Concrete caps were not practical, so engineers planned for the eight-pile configurations beneath each tower leg to be capped by an eight-legged steel grillage weighing some 21,000 pounds. Each grillage would be directly welded to the piles as support for the tower legs.
Turning the design into reality, however, was a daunting challenge overcome only through precise planning and the operation of multiple crews. Once the U.S. Army Corps of Engineers had authorized the work, Boh began ordering crane mats from as far away as Texas and Mississippi, using the west side of the river as a staging area.
At the same time, the contractor’s Almonaster facility in New Orleans began staging equipment to be transported by barge to the site, including 165- and 110-ton crawler cranes, multiple large pile installation hammers, a track hoe, welding machines and leads for the pile driving operation. “Once the barges arrived, our land-based crane on the west bank loaded crane mats onto barges, and our tugboats pushed these barges to the east side,” says Michael Lagasse, Boh’s piling project manager. “We’d push the barge as close as we could to the east side, then our barge-mounted cranes would place the mats in the marsh.”
Steel plates were placed on top of the mats to allow an excavator to continue extending the 30-foot-wide mat road some 500 feet to the tower site.

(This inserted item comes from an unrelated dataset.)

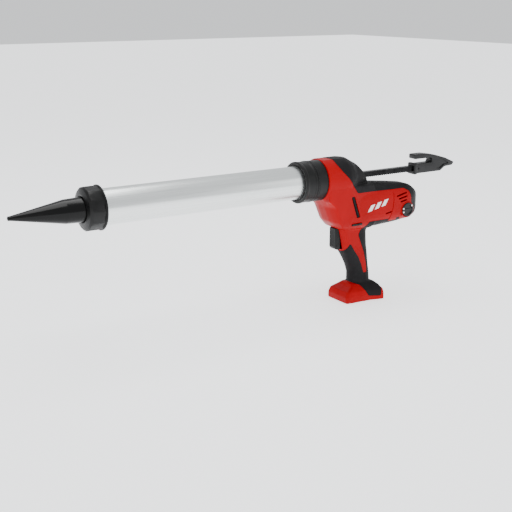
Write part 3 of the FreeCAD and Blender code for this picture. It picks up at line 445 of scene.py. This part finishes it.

All totaled, some 180 mats were necessary to create the road over a two-day period.
Meanwhile, all the steel pipe piles for both sides of the river were being delivered to the west side. “The west side had a bulkhead, so we could easily throw materials from the land onto the barges and shuttle them across the river,” he adds.

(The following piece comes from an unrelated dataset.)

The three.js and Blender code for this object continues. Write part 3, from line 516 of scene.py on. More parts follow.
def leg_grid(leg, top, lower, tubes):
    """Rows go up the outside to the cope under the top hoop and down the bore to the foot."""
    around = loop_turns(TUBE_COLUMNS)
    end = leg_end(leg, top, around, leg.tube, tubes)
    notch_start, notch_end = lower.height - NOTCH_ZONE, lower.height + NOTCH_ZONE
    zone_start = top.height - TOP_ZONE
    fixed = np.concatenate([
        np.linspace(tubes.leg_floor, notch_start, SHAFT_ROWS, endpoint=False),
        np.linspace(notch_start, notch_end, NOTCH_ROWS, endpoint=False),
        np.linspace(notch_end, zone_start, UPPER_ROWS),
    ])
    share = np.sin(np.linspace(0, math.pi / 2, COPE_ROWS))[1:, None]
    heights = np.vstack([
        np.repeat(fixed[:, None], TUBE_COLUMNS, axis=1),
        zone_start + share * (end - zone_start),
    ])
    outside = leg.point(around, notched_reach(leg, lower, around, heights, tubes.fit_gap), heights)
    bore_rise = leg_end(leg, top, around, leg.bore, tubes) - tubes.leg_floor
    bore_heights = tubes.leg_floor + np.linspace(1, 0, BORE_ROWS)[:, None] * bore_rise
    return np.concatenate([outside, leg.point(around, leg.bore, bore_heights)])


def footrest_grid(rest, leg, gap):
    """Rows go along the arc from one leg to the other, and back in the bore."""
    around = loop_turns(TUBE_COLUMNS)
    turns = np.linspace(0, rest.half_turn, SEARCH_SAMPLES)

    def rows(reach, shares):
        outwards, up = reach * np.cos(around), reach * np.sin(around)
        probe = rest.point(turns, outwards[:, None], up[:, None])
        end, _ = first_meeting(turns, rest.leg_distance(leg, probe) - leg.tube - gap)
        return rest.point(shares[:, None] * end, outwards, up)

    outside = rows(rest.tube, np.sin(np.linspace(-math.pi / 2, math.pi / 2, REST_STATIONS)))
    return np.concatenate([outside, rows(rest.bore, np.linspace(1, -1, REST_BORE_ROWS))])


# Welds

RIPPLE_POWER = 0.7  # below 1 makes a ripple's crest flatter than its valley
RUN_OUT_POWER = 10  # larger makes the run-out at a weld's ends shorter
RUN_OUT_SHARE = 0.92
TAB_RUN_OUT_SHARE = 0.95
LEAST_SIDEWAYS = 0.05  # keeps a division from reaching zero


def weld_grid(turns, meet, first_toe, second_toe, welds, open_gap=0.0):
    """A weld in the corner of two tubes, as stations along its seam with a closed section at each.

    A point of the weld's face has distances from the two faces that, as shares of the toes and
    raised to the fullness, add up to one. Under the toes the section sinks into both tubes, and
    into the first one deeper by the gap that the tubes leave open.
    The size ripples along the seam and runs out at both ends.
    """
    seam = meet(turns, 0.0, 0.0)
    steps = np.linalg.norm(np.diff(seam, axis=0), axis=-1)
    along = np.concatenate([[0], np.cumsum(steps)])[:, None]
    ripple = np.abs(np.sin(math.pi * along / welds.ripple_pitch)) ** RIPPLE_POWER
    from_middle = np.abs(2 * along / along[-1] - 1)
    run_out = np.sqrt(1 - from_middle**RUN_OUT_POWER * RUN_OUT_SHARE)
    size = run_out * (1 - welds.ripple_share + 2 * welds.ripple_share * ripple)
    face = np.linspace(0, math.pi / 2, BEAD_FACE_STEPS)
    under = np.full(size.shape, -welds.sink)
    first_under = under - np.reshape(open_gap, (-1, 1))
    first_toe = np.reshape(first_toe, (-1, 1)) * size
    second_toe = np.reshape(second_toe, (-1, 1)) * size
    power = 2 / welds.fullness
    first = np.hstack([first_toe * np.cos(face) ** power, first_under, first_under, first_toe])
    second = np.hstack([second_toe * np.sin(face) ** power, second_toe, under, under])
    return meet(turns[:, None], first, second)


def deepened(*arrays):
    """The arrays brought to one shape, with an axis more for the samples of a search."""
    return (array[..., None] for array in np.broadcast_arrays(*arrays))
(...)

The Boh team had to move fast, as Entergy had scheduled helicopters to deliver the tower legs on a specific, immoveable date. Therefore, Boh began driving piles on the east and west sides almost simultaneously.
Throughout the process, a tugboat shuttled crews back and forth from the west tower staging area to the barge, and a crane remained on the barge to relay materials, piles, and grillages. “The cranes showed up on a Wednesday, the mat roads were set by that weekend, and by Monday we were driving piles on both sides,” Lagasse says.

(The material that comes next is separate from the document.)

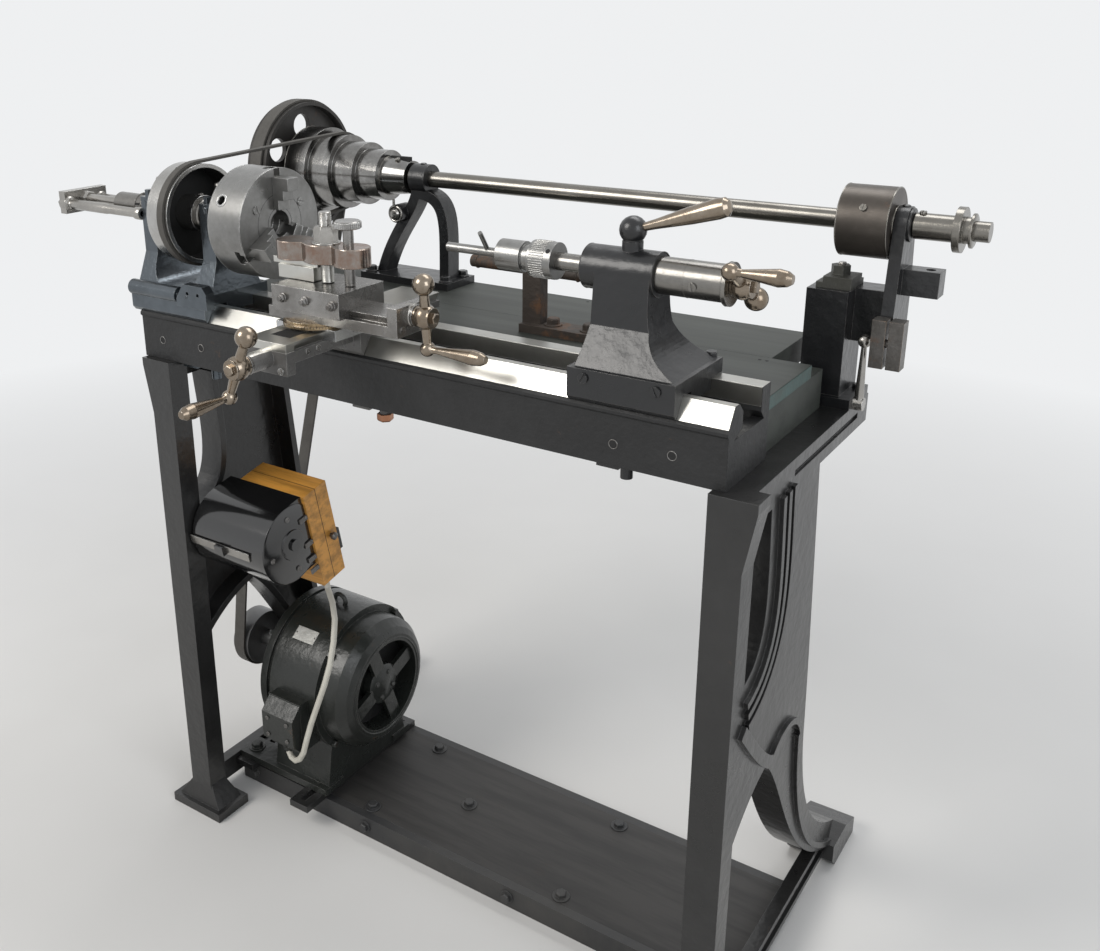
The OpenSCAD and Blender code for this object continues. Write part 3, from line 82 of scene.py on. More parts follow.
class MetalLooks(bpy.types.PropertyGroup):
    """Colours and wear of the machine's metal."""

    bright: FloatVectorProperty(name="Bright Steel", description="Turned and polished steel", size=3,
                                subtype="COLOR", default=(0.40, 0.385, 0.36), min=0, max=1)
    head_iron: FloatVectorProperty(name="Headstock Iron", description="Bare bluish cast iron", size=3,
                                   subtype="COLOR", default=(0.13, 0.148, 0.165), min=0, max=1)
    rust: FloatVectorProperty(name="Rust", description="Colour of rust and old oil", size=3,
                              subtype="COLOR", default=(0.13, 0.062, 0.028), min=0, max=1)
    edge_round: FloatProperty(name="Edge Rounding", description="Radius of the rounded look at hard edges",
                              default=1.2 * MM, min=0, max=0.01, unit="LENGTH")


class DetailSizes(bpy.types.PropertyGroup):
    """Sizes of the small fastenings."""

    hex_across: FloatProperty(name="Hexagon Head", description="Width of larger bolt heads across corners",
                              default=20 * MM, min=0.005, max=0.05, unit="LENGTH")
    screw_head: FloatProperty(name="Screw Head", description="Diameter of the slotted screw heads",
                              default=11 * MM, min=0.003, max=0.03, unit="LENGTH")
    round_steps: IntProperty(name="Round Steps", description="Facets of the small round details",
                             default=32, min=12, max=96)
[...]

“For the east side, we loaded 64 piles onto barges to transport across the river,” he adds. “The piles were then set on the completed mat road and the track hoe moved each piece, as needed, to the installation location for the crane to drive.”
All 24-inch-diameter steel pipe piles had welded splices driven in two pieces for a total length of 80 to 90 feet per pile. The piles for the west side tower piles were driven flush with existing site grades, then encapsulated in concrete, while the east side piles extended above the marsh. The upper 15 feet of each pile was coated with three layers consisting of galvanizing, corrosion protection and UV protection.
Tyler Sykes, Boh’s civil project manager, says the four concrete footings for the west side tower were of a conventional design, each measuring 17 by 17 feet by 4 feet thick. “The trickiest part was making sure the anchor bolts were aligned correctly,” Sykes says. “They’re at a certain angle and must line up perfectly. We used a similar template scheme from the previous Entergy job, fabricated at our Amonaster facility, to set the bolts.”
The grillages for the East side of the river were too wide to be transported by truck, so two of the grillage legs were removed, then re-attached at the site using some 50 heavy-duty bolts for each leg. “The grillage was transported to the west side, loaded onto a barge, then a third crew on the barge prepped each grillage and re-attached the legs.”
Later in the job, Entergy asked the Boh team to drive an additional 30-inch-diameter steel caisson nearly 50 feet away from the east side foundation, which would be a structure for the distribution line feeding tower lighting. “We transported the caisson to the site via barge. It went very well as Entergy quickly requested us to set the four bottom legs,” Lagasse says. “This extra effort reduced the safety risk of using the helicopter to set them.”
Expecting the Unexpected
The tidal fluctuations and weather were anticipated to be another challenge. Fog or wind would immediately shut down the project. “It was extremely difficult at times … there were one or two days when we couldn’t even get to land due to the low tides,” Hano says. “And if you can’t get close to the shoreline, there’s nothing you can do. We were constantly reviewing the tide ranges.”
Whenever a challenge arose, the Boh Team collaborated closely with EDG, Entergy’s construction manager. Quick decisions were important, as the deadline was set in stone. In the end, everything set perfectly. “We met their schedule, overcame obstacles, and despite the challenges, kept our word by starting and finishing on time,” Lagasse says. It was another successful project with a great team effort.